Rizwan acknowledged the unusual nature of what occurred at the Sheikh Zayed Stadium. "In the first six overs, to be honest, I didn't understand what was happening," he said at the post-match press conference. "I was struggling. Some balls were skidding, others were sliding, some inswinging, others outswinging. But instead of throwing my wicket away, I dug in."

It almost flies in the face of modern T20 wisdom, which would conclude he was having a net negative impact on his side's chances by being out there, and advise he was better served taking on much higher risk and almost accept an early dismissal as a fait accompli to allow the next batter in.

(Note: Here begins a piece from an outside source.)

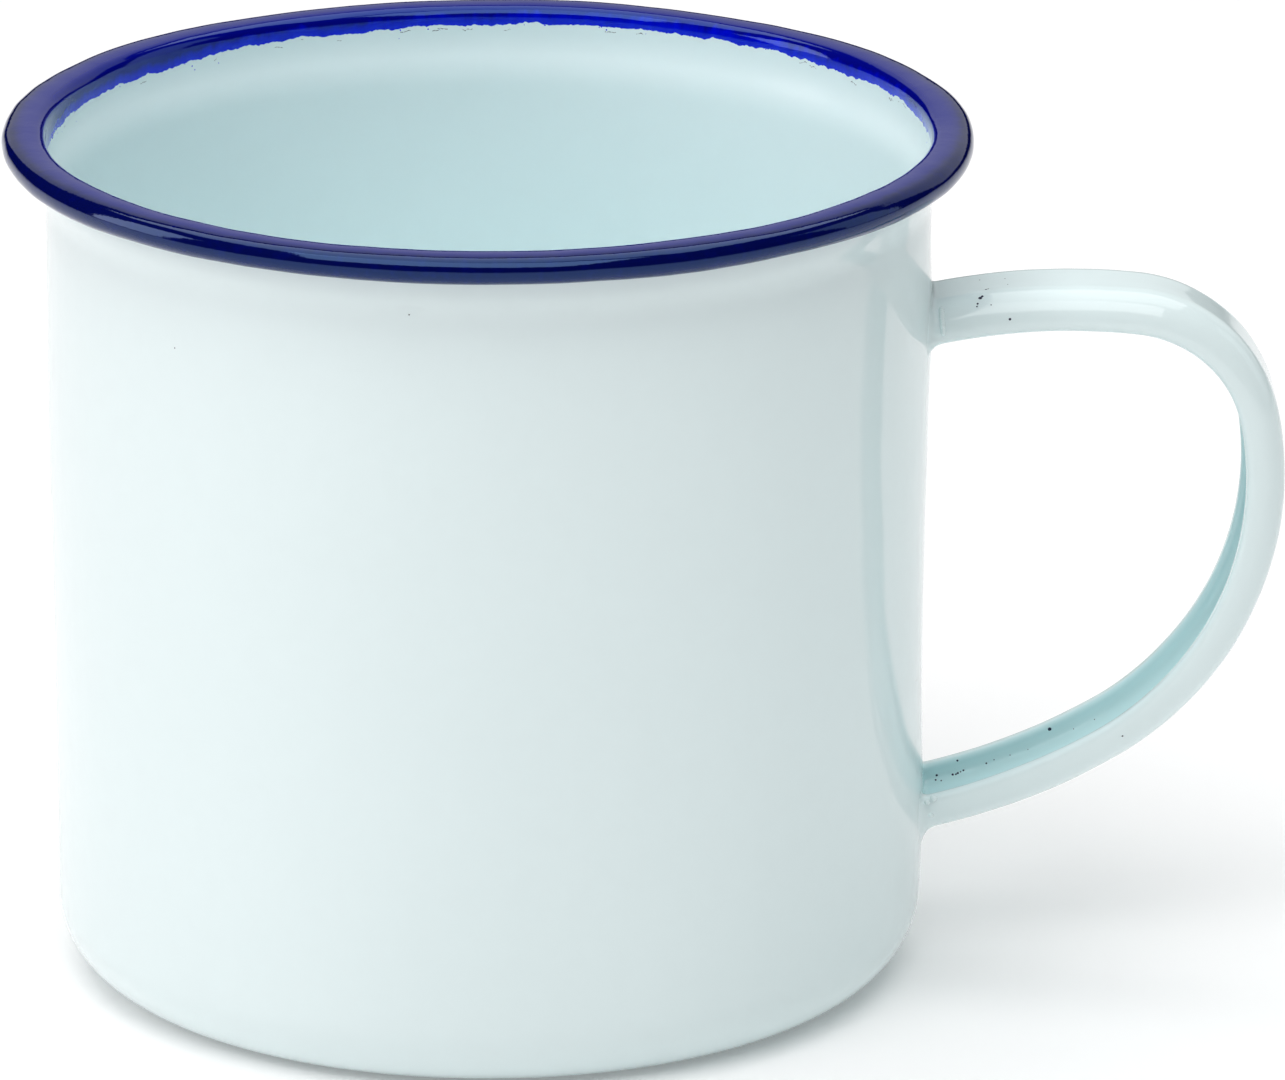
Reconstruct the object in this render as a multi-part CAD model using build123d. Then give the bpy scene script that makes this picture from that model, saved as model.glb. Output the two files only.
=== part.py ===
from build123d import *

import os
from math import asin, cos, degrees, radians, sin

# Enamelled steel mug: a deep-drawn steel cup with a rolled rim and a welded channel-section handle,
# covered in vitreous enamel. White all over, with a blue band fused over the rolled rim.
#
# Millimetres. The origin is on the cup's axis in the plane that the mug stands on, with +Z up and +X towards
# the handle.
#
# Two outlines drive everything, and both are walked as straight runs and tangent arcs:
# - the cup wall, from the middle of the base out to the foot, up the wall and round the rolled rim;
# - the handle loop, from the upper joint out, down and back in to the lower joint.

# Thicknesses, counted outwards from the steel's inner face
STEEL = 0.6
GROUND_COAT = 0.1
COVER_COAT = 0.15
COATS = GROUND_COAT + COVER_COAT
INSIDE_SURFACE = -COATS
OUTSIDE_SURFACE = STEEL + COATS

# Cup, over the enamel
CUP_HEIGHT = 78.9
RIM_RADIUS = 43.7
WALL_RADIUS_TOP = 40.0
WALL_RADIUS_BASE = 39.5
BASE_CORNER_RADIUS = 6.5

# Neck and rolled rim
NECK_START_HEIGHT = 71.5
NECK_FLARE = 0.9
NECK_CURVE_RADIUS = 8.0
RIM_INNER_CORNER_RADIUS = 0.8
RIM_OUTER_CURL_RADIUS = 1.0
RIM_CROWN_HALF_TURN = 8.0
CURL_TIP_GAP = 0.05
BLUE_BAND_DEPTH = 2.2

# Base: a shallow domed panel inside a flat foot ring
DOME_RADIUS = 320.0
DOME_TURN = 4.5
STEP_RADIUS = 3.0
STEP_TURN = 20.0

# Handle strap: a channel, open towards the cup, pressed from thicker strip
STRAP_WIDTH = 10.1
STRAP_DEPTH = 3.0
STRAP_THICKNESS = 0.9
STRAP_CORNER_RADIUS = 2.6
HANDLE_GROUND_COAT = 0.1
HANDLE_COATS = 0.3

# Handle loop, along the middle of the steel's outer face, between the straight roots that meet the cup
LOOP_START = (41.18, 63.13)
LOOP_START_HEADING = 11.1
LOOP_ARCS = [  # radius, turn in degrees
    (60.0, 16.9),
    (14.1, 71.6),
    (30.8, 72.4),
    (59.4, 16.6),
]
ROOT_LENGTH = 5.0

# Joints between the handle and the cup
WELD_THICKNESS = 0.25
COLLAR_SPREAD = 1.2
COLLAR_THICKNESS = 0.6


def heading_vector(heading):
    return Vector(cos(radians(heading)), sin(radians(heading)))


class Walk:
    """A pen that draws straight runs and tangent arcs, offset to the right of the outline it follows."""

    def __init__(self, start, heading, offset=0.0):
        self.heading = heading
        self.offset = offset
        self.point = Vector(*start) + heading_vector(heading - 90) * offset
        self.edges = []

    def line(self, length):
        end = self.point + heading_vector(self.heading) * length
        self.edges.append(Line(self.point, end))
        self.point = end

    def arc(self, radius, turn):
        """A positive turn bends to the left. The radius is the outline's own, before the offset."""
        own_radius = radius + self.offset if turn > 0 else radius - self.offset
        edge = JernArc(self.point, heading_vector(self.heading), own_radius, turn)
        self.edges.append(edge)
        self.point = edge @ 1
        self.heading += turn


def wall_lean():
    """How far the wall leans outwards from the vertical, in degrees."""
    rise = NECK_START_HEIGHT - BASE_CORNER_RADIUS
    return degrees(asin((WALL_RADIUS_TOP - WALL_RADIUS_BASE) / rise))


def walk_panel(pen):
    pen.arc(DOME_RADIUS, -DOME_TURN)
    pen.arc(STEP_RADIUS, -STEP_TURN)
    pen.arc(STEP_RADIUS, DOME_TURN + STEP_TURN)


def walk_wall(offset, upto="tip"):
    """The cup wall's outline at a distance outside the steel's inner face, up to its neck or its tip."""
    trial = Walk((0, 0), 0)
    walk_panel(trial)
    foot_height = OUTSIDE_SURFACE
    pen = Walk((0, foot_height - trial.point.Y), 0, offset)
    walk_panel(pen)

    corner_radius = BASE_CORNER_RADIUS - OUTSIDE_SURFACE
    lean = wall_lean()
    corner_reach = corner_radius * cos(radians(lean))
    inner_radius_base = WALL_RADIUS_BASE - OUTSIDE_SURFACE
    pen.line(inner_radius_base - corner_reach - trial.point.X)
    pen.arc(corner_radius, 90 - lean)
    corner_top = foot_height + corner_radius * (1 - sin(radians(lean)))
    pen.line((NECK_START_HEIGHT - corner_top) / cos(radians(lean)))

    # The neck flares out in two opposite arcs and ends upright
    flare_turn = 2 * degrees(asin((NECK_FLARE / (4 * NECK_CURVE_RADIUS)) ** 0.5))
    pen.arc(NECK_CURVE_RADIUS, -flare_turn)
    pen.arc(NECK_CURVE_RADIUS, flare_turn + lean)
    neck_face = pen.point.X + OUTSIDE_SURFACE - offset
    if upto == "neck":
        return pen

    crown = RIM_CROWN_HALF_TURN
    round_share = 1 - sin(radians(crown))
    corner_width = (RIM_INNER_CORNER_RADIUS + COATS) * round_share
    curl_width = (RIM_OUTER_CURL_RADIUS + COATS) * round_share
    rim_width = RIM_RADIUS - (pen.point.X - offset + INSIDE_SURFACE)
    crown_radius = (rim_width - corner_width - curl_width) / (2 * sin(radians(crown))) - COATS
    crown_rise = (crown_radius + COATS) * (1 - cos(radians(crown)))
    corner_rise = (RIM_INNER_CORNER_RADIUS + COATS) * cos(radians(crown))
    pen.line(CUP_HEIGHT - crown_rise - corner_rise - pen.point.Y)
    pen.arc(RIM_INNER_CORNER_RADIUS, crown - 90)
    pen.arc(crown_radius, -2 * crown)
    pen.arc(RIM_OUTER_CURL_RADIUS, crown - 180)
    pen.line(pen.point.X - neck_face - CURL_TIP_GAP)
    return pen


def revolved(edges):
    """The outline turned about the cup's axis, with the seam on the side away from the handle."""
    return Rot(0, 0, 180) * revolve(Plane.XZ * make_face(edges), Axis.Z)


def wall_layer(inner_offset, outer_offset, upto="tip"):
    """The closed solid between two parallel outlines of the wall."""
    inner = walk_wall(inner_offset, upto)
    outer = walk_wall(outer_offset, upto)
    caps = [
        Line(inner.edges[0] @ 0, outer.edges[0] @ 0),
        Line(inner.point, outer.point),
    ]
    return revolved(Curve() + inner.edges + outer.edges + caps)


def wall_filled(offset):
    """Everything inside one outline of the wall, up to the top of the neck."""
    pen = walk_wall(offset, "neck")
    top = (0, pen.point.Y)
    lid = [Line(pen.point, top), Line(top, pen.edges[0] @ 0)]
    return revolved(Curve() + pen.edges + lid)


def channel_section():
    """The strap's steel section: across is X, outwards from the loop is Y, outer face on Y = 0."""
    outer = RectangleRounded(STRAP_WIDTH, 2 * STRAP_DEPTH, STRAP_CORNER_RADIUS)
    inner = RectangleRounded(
        STRAP_WIDTH - 2 * STRAP_THICKNESS,
        2 * (STRAP_DEPTH - STRAP_THICKNESS),
        STRAP_CORNER_RADIUS - STRAP_THICKNESS,
    )
    keep = Pos(0, STRAP_DEPTH / 2) * Rectangle(2 * STRAP_WIDTH, STRAP_DEPTH)
    return Pos(0, -STRAP_DEPTH) * ((outer - inner) & keep)


def coated_section(thickness, corners=Kind.ARC):
    """The strap's section grown on every side by a coat."""
    return offset(channel_section(), amount=thickness, kind=corners)


def section_plane(pen):
    direction = heading_vector(pen.heading)
    origin = (pen.point.X, 0, pen.point.Y)
    return Plane(origin=origin, x_dir=(0, 1, 0), z_dir=(direction.X, 0, direction.Y))


def handle_loop(section):
    """A section carried round the loop's arcs."""
    pen = Walk(LOOP_START, LOOP_START_HEADING)
    arcs = []
    for radius, turn in LOOP_ARCS:
        centre = pen.point + heading_vector(pen.heading - 90) * radius
        pivot = Axis((centre.X, 0, centre.Y), (0, 1, 0))
        arcs.append(revolve(section_plane(pen) * section, pivot, turn))
        pen.arc(radius, -turn)
    return arcs


def handle_roots(section):
    """The straight ends of the handle, which run on into the cup's wall: upper, then lower."""
    start = Walk(LOOP_START, LOOP_START_HEADING)
    upper = extrude(section_plane(start) * section, -ROOT_LENGTH)
    end = Walk(LOOP_START, LOOP_START_HEADING)
    for radius, turn in LOOP_ARCS:
        end.arc(radius, -turn)
    lower = extrude(section_plane(end) * section, ROOT_LENGTH)
    return [upper, lower]


def whole_handle(section, cup):
    """The loop and its two roots, cut off where they meet the cup."""
    upper, lower = [root - cup for root in handle_roots(section)]
    solid = upper
    for arc in handle_loop(section):
        solid += arc
    return solid + lower


def with_handle_holes(layer, section):
    for root in handle_roots(section):
        layer -= root
    return layer


def build():
    nodes = {}
    bare = channel_section()
    grounded = coated_section(HANDLE_GROUND_COAT, Kind.INTERSECTION)
    covered = coated_section(HANDLE_COATS)
    collar = coated_section(HANDLE_COATS + COLLAR_SPREAD)

    nodes["cup_shell"] = wall_layer(0, STEEL)
    nodes["handle_strap"] = whole_handle(bare, wall_filled(STEEL + WELD_THICKNESS))
    weld_gap = wall_layer(STEEL, STEEL + WELD_THICKNESS, "neck")
    weld_names = ["upper_weld_seam", "lower_weld_seam"]
    for name, root in zip(weld_names, handle_roots(bare)):
        nodes[name] = root & weld_gap

    nodes["ground_coat_inside"] = wall_layer(-GROUND_COAT, 0)
    ground_outside = wall_layer(STEEL, STEEL + GROUND_COAT, "neck")
    nodes["ground_coat_outside"] = with_handle_holes(ground_outside, grounded)
    nodes["ground_coat_handle"] = whole_handle(grounded - bare, wall_filled(STEEL))

    # White covers the inside up to the blue band, which takes the rest, round the rolled rim to its tip
    inside_cover = wall_layer(INSIDE_SURFACE, -GROUND_COAT)
    white_top = CUP_HEIGHT - BLUE_BAND_DEPTH
    white_zone = Pos(0, 0, white_top / 2) * Cylinder(WALL_RADIUS_TOP + NECK_FLARE / 2, white_top)
    nodes["white_enamel_inside"] = inside_cover & white_zone
    nodes["blue_rim_enamel"] = inside_cover - white_zone
    cover_outside = wall_layer(STEEL + GROUND_COAT, OUTSIDE_SURFACE, "neck")
    nodes["white_enamel_outside"] = with_handle_holes(cover_outside, covered)
    nodes["white_enamel_handle"] = whole_handle(covered - grounded, wall_filled(STEEL + GROUND_COAT))

    pool = wall_layer(OUTSIDE_SURFACE, OUTSIDE_SURFACE + COLLAR_THICKNESS, "neck")
    collar_names = ["upper_joint_enamel", "lower_joint_enamel"]
    for name, ring, core in zip(collar_names, handle_roots(collar), handle_roots(covered)):
        nodes[name] = (ring - core) & pool
    return nodes


if __name__ == "__main__":
    os.makedirs("parts", exist_ok=True)
    for name, shape in build().items():
        export_step(shape, f"parts/{name}.step")
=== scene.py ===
import random
from math import asin, atan2, cos, degrees, hypot, pi, radians, sin, tau

import bmesh
import bpy
import numpy as np
from mathutils import Matrix, Vector, noise


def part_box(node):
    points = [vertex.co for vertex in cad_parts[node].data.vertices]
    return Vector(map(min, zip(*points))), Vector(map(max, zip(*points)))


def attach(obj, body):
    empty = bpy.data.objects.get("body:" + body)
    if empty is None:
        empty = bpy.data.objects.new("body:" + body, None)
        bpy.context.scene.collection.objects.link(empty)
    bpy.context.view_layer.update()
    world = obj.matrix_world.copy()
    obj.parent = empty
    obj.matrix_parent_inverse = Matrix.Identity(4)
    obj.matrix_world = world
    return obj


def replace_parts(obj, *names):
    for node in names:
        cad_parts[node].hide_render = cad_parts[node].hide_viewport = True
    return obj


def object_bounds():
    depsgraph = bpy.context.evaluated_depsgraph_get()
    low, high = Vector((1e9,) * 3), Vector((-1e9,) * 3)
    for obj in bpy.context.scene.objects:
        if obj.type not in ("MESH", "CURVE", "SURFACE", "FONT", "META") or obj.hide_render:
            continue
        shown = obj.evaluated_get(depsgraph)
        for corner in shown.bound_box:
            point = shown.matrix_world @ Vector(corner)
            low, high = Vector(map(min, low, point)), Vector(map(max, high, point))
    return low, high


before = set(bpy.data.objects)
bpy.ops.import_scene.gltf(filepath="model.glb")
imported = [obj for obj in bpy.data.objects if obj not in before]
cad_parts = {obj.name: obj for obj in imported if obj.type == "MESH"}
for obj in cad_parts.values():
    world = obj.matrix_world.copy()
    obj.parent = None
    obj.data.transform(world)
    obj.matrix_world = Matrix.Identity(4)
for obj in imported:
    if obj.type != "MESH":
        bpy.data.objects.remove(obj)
cad_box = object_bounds()

# Looks of an enamelled steel mug: white enamel over the cup and its channel-section handle, and cobalt blue
# enamel over the rolled rim. Metres. The cup's axis is the Z axis and +X points to the handle.

MM = 0.001

# Main sizes, from the frame
rim_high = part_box("blue_rim_enamel")[1]
strap_low, strap_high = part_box("white_enamel_handle")
RIM_RADIUS = rim_high.y
CUP_HEIGHT = rim_high.z
STRAP_WIDTH = strap_high.y - strap_low.y

# Cup outline at the steel's inner face, with surfaces counted outwards from it
INSIDE = -0.25 * MM
OUTSIDE = 0.85 * MM
COVER_COAT = 0.15 * MM
WALL_RADIUS_TOP = RIM_RADIUS - 3.7 * MM
WALL_RADIUS_BASE = WALL_RADIUS_TOP - 0.5 * MM
NECK_START = CUP_HEIGHT - 7.4 * MM
NECK_FLARE = 0.9 * MM
NECK_CURVE = 8.0 * MM
BASE_CORNER = 6.5 * MM
DOME_RADIUS = 320 * MM
DOME_TURN = 4.5
STEP_RADIUS = 3.0 * MM
STEP_TURN = 20.0
RIM_INNER_CORNER = 0.8 * MM
RIM_OUTER_CURL = 1.0 * MM
CROWN_HALF_TURN = 8.0
CURL_TIP_GAP = 0.05 * MM

# Handle: the loop of its outer face, and its channel section, open towards the cup
LOOP_HEADING = 11.1
LOOP_ARCS = [(60.3 * MM, 16.9), (14.4 * MM, 71.6), (31.1 * MM, 72.4), (59.7 * MM, 16.6)]
STRAP_DEPTH = 3.6 * MM
STRAP_CORNER = 2.9 * MM
STRAP_THICKNESS = 1.5 * MM
STRAP_LIP = 0.55 * MM
HANDLE_COAT = 0.2 * MM

# Halvings that find a place along a path to well under a micrometre
HALVINGS = 30


def clamp(value):
    return min(1.0, max(0.0, value))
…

By the halfway stage, Rizwan's fortunes hadn't improved much; he had scored 16 off 25, managing just one boundary all that time. The innings it seemed to bear greatest resemblance to at this World Cup was the one Lendl Simmons played against South Africa, limping to 16 off 35 as West Indies stumbled to a below-par total, and subsequently a convincing defeat. Unlike West Indies on that occasion, Pakistan had all ten wickets in the bank, so Rizwan's go-slow felt even more criminal.

For Rizwan, though, the only crime seems to be the audacity of the idea that a wicket was ever worth throwing away, defiantly backing Pakistan's ostensibly conservative, anchor-heavy approach at the top. "What's important for us is to assess both the conditions and the bowling," he said. "You're right to say that we're not power hitters. But thankfully, we're cracking the code here whereas the rest of the world is still struggling with these conditions. That's because Babar and I complement each other well and plan how to approach the innings as a partnership.

"Babar Azam and I learn from each other. Dubai, Sharjah, and Abu Dhabi are conditions where even if you play very well, you end up around 150 or 160. If you look at other teams in the Powerplay, teams are finishing around 35 for three or four. But our Powerplay ends around 40-42 without losing any wicket. Today, the conditions were tough, and their bowlers deserved credit because they used the pitch and bowled the right lengths. They gave us a tough time but everyone knows what a world-class player Babar is. We'd planned to take the game deep and tough out that period."

With Pakistan finding themselves in the unusually happy position of effectively having qualified for the semi-final with games against Namibia and Scotland to spare, there was even room for quirky experimentation. Having fielded first each of their first three games, Pakistan opted to bat after winning the toss, aware they might not have the choice in a crunch semi-final. When, with just over four overs to spare, and eight wickets still in hand, Pakistan sent in Mohammad Hafeez ahead of the more natural, in-form power hitter Asif Ali, it felt like they had again taken a conservative approach. Rizwan, however, insisted it was just a ploy to ensure Pakistan were firing on all cylinders.

"We sent Hafeez in ahead of Asif because we want to tick all our boxes. Asif has already performed in this tournament, and so have all the bowlers - Hasan Ali bowled beautifully today, so that box was ticked today too. The one player who hadn't yet performed much [with the bat] was Hafeez, so we wanted to give him a chance. But he found form today as well. We're in a rhythm, and we hope to maintain that rhythm when we go to the semi-final and win it."

By the time Trumpelmann returned for his third over about 45 minutes later, Rizwan's digging in and toughing out was done. He hoicked at his first ball, and while not quite in control, made enough of a connection to send it over the rope for six. He rounded the over out with a four, and when Trumpelmann was brought in for his final over, Rizwan ensured he signed off that personal battle by sweeping the fast bowler for another boundary. Having managed one run off his first nine balls, he plundered 14 off the four balls the 23-year old bowled to him in his return spells.

In his last 18 T20Is, Rizwan has batted through the Pakistan innings eight times. When the world's leading T20I runscorer this year finds himself in a pinch, he doesn't bail out. He simply goes on batting.